| Task statement |
Every line below should be repeated exactly.

| Record set |
§

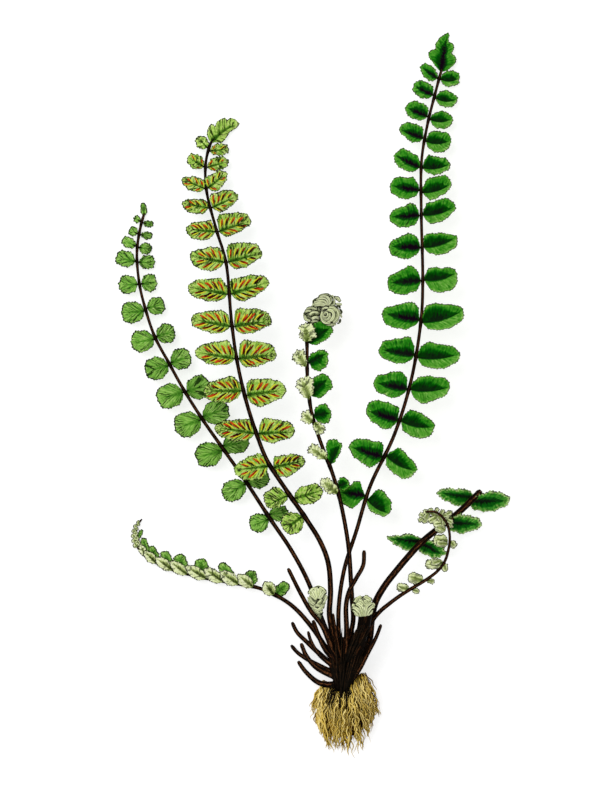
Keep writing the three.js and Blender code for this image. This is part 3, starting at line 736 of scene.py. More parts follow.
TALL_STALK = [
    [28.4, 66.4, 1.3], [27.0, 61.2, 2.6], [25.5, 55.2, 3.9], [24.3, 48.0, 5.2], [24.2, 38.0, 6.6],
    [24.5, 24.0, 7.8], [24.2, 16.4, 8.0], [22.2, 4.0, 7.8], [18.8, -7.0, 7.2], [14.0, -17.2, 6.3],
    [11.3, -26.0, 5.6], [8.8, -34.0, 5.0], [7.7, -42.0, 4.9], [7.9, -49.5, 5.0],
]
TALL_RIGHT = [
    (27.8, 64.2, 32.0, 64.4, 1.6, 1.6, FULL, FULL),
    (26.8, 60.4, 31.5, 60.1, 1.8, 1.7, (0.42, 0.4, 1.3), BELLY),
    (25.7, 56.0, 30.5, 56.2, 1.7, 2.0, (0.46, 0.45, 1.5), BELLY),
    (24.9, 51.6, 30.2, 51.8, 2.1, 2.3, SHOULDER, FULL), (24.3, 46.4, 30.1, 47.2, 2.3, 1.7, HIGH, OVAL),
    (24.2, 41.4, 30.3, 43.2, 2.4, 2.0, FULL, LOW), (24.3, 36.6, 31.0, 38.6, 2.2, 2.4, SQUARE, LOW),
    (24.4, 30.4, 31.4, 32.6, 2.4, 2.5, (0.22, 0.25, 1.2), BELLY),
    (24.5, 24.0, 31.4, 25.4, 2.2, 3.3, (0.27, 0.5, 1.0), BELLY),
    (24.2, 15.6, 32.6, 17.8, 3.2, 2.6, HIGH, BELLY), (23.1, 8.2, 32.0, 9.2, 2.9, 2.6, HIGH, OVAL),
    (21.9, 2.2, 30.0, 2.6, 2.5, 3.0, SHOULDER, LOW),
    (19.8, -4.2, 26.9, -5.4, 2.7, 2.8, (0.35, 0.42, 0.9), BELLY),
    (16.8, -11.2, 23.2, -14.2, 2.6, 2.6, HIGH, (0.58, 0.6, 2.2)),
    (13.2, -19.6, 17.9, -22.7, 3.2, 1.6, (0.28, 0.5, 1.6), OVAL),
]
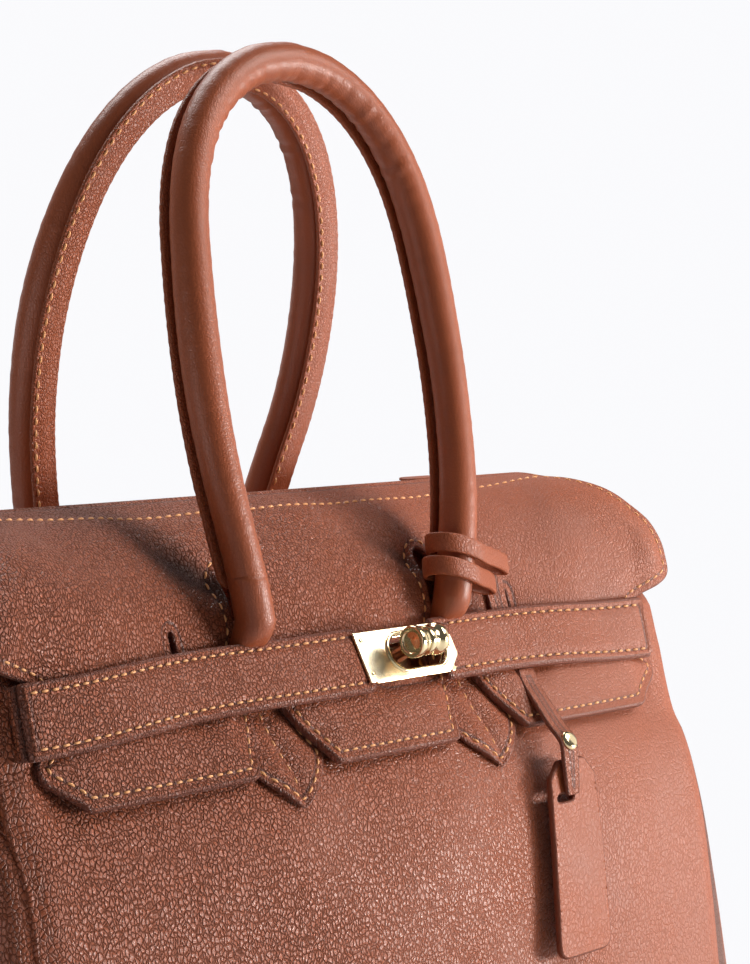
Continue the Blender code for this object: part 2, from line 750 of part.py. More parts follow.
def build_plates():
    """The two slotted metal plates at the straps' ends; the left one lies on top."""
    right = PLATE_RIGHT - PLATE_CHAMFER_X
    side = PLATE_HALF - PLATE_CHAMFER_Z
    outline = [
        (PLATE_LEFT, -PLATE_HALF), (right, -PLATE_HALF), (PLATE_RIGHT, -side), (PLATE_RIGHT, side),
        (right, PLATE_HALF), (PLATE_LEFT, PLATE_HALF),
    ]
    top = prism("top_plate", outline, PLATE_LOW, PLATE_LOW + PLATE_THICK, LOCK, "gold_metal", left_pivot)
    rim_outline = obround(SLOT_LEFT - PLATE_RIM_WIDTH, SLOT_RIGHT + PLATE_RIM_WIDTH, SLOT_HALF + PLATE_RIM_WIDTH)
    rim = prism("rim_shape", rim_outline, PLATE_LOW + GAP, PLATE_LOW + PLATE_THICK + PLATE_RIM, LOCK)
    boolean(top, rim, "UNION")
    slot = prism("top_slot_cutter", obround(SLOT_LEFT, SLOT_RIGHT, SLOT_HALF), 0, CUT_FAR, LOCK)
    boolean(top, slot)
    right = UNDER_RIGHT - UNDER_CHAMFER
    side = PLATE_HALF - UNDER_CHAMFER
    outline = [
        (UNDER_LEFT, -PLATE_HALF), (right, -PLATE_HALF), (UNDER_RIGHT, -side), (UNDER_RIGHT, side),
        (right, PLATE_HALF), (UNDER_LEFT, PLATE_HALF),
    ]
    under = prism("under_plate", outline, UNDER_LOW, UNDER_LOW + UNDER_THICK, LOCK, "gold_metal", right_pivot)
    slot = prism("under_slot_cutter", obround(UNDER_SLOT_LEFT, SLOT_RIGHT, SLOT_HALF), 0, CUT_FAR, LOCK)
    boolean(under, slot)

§

| Complete output |
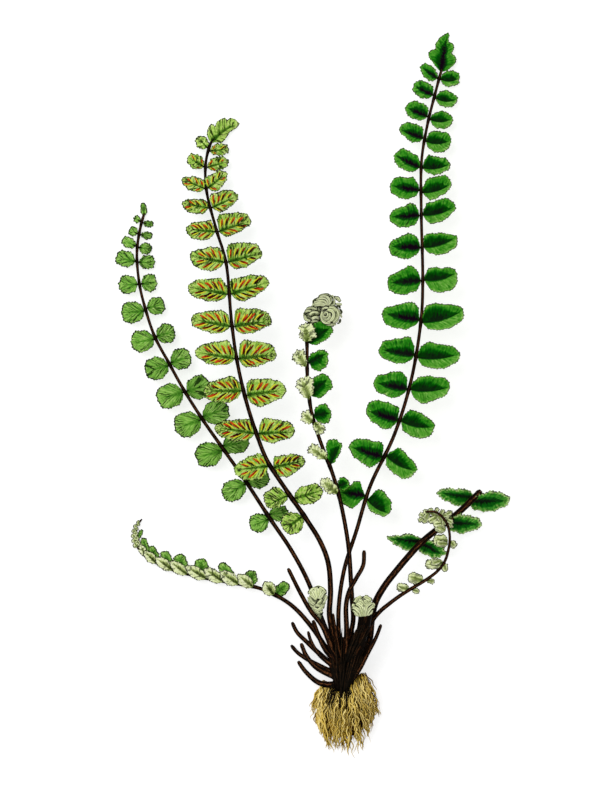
Keep writing the three.js and Blender code for this image. This is part 3, starting at line 736 of scene.py. More parts follow.
TALL_STALK = [
    [28.4, 66.4, 1.3], [27.0, 61.2, 2.6], [25.5, 55.2, 3.9], [24.3, 48.0, 5.2], [24.2, 38.0, 6.6],
    [24.5, 24.0, 7.8], [24.2, 16.4, 8.0], [22.2, 4.0, 7.8], [18.8, -7.0, 7.2], [14.0, -17.2, 6.3],
    [11.3, -26.0, 5.6], [8.8, -34.0, 5.0], [7.7, -42.0, 4.9], [7.9, -49.5, 5.0],
]
TALL_RIGHT = [
    (27.8, 64.2, 32.0, 64.4, 1.6, 1.6, FULL, FULL),
    (26.8, 60.4, 31.5, 60.1, 1.8, 1.7, (0.42, 0.4, 1.3), BELLY),
    (25.7, 56.0, 30.5, 56.2, 1.7, 2.0, (0.46, 0.45, 1.5), BELLY),
    (24.9, 51.6, 30.2, 51.8, 2.1, 2.3, SHOULDER, FULL), (24.3, 46.4, 30.1, 47.2, 2.3, 1.7, HIGH, OVAL),
    (24.2, 41.4, 30.3, 43.2, 2.4, 2.0, FULL, LOW), (24.3, 36.6, 31.0, 38.6, 2.2, 2.4, SQUARE, LOW),
    (24.4, 30.4, 31.4, 32.6, 2.4, 2.5, (0.22, 0.25, 1.2), BELLY),
    (24.5, 24.0, 31.4, 25.4, 2.2, 3.3, (0.27, 0.5, 1.0), BELLY),
    (24.2, 15.6, 32.6, 17.8, 3.2, 2.6, HIGH, BELLY), (23.1, 8.2, 32.0, 9.2, 2.9, 2.6, HIGH, OVAL),
    (21.9, 2.2, 30.0, 2.6, 2.5, 3.0, SHOULDER, LOW),
    (19.8, -4.2, 26.9, -5.4, 2.7, 2.8, (0.35, 0.42, 0.9), BELLY),
    (16.8, -11.2, 23.2, -14.2, 2.6, 2.6, HIGH, (0.58, 0.6, 2.2)),
    (13.2, -19.6, 17.9, -22.7, 3.2, 1.6, (0.28, 0.5, 1.6), OVAL),
]
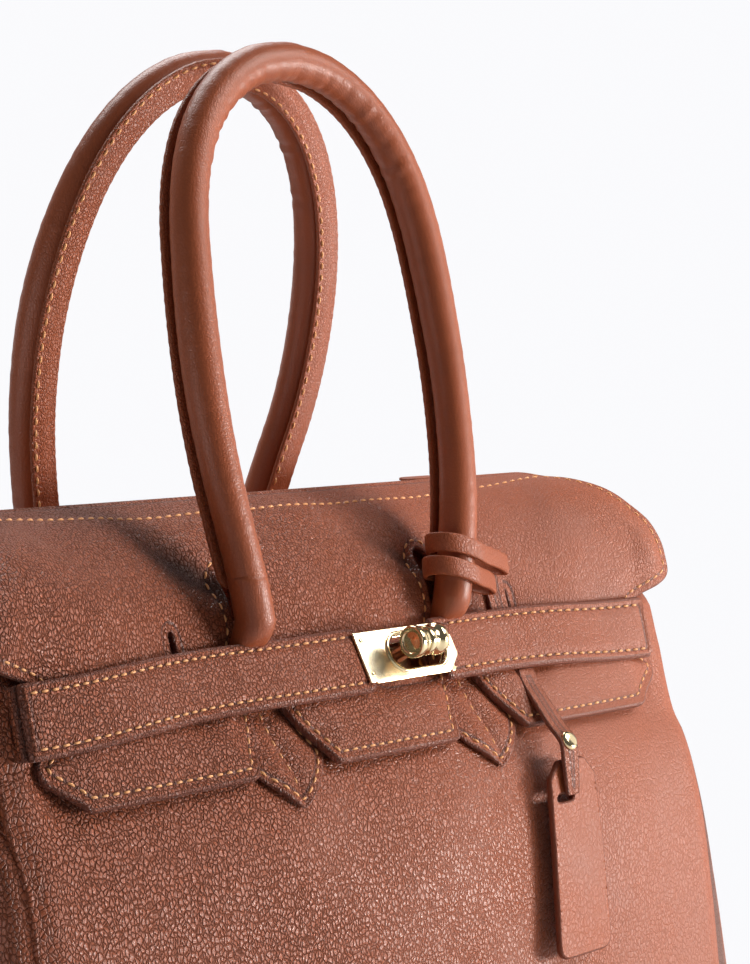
Continue the Blender code for this object: part 2, from line 750 of part.py. More parts follow.
def build_plates():
    """The two slotted metal plates at the straps' ends; the left one lies on top."""
    right = PLATE_RIGHT - PLATE_CHAMFER_X
    side = PLATE_HALF - PLATE_CHAMFER_Z
    outline = [
        (PLATE_LEFT, -PLATE_HALF), (right, -PLATE_HALF), (PLATE_RIGHT, -side), (PLATE_RIGHT, side),
        (right, PLATE_HALF), (PLATE_LEFT, PLATE_HALF),
    ]
    top = prism("top_plate", outline, PLATE_LOW, PLATE_LOW + PLATE_THICK, LOCK, "gold_metal", left_pivot)
    rim_outline = obround(SLOT_LEFT - PLATE_RIM_WIDTH, SLOT_RIGHT + PLATE_RIM_WIDTH, SLOT_HALF + PLATE_RIM_WIDTH)
    rim = prism("rim_shape", rim_outline, PLATE_LOW + GAP, PLATE_LOW + PLATE_THICK + PLATE_RIM, LOCK)
    boolean(top, rim, "UNION")
    slot = prism("top_slot_cutter", obround(SLOT_LEFT, SLOT_RIGHT, SLOT_HALF), 0, CUT_FAR, LOCK)
    boolean(top, slot)
    right = UNDER_RIGHT - UNDER_CHAMFER
    side = PLATE_HALF - UNDER_CHAMFER
    outline = [
        (UNDER_LEFT, -PLATE_HALF), (right, -PLATE_HALF), (UNDER_RIGHT, -side), (UNDER_RIGHT, side),
        (right, PLATE_HALF), (UNDER_LEFT, PLATE_HALF),
    ]
    under = prism("under_plate", outline, UNDER_LOW, UNDER_LOW + UNDER_THICK, LOCK, "gold_metal", right_pivot)
    slot = prism("under_slot_cutter", obround(UNDER_SLOT_LEFT, SLOT_RIGHT, SLOT_HALF), 0, CUT_FAR, LOCK)
    boolean(under, slot)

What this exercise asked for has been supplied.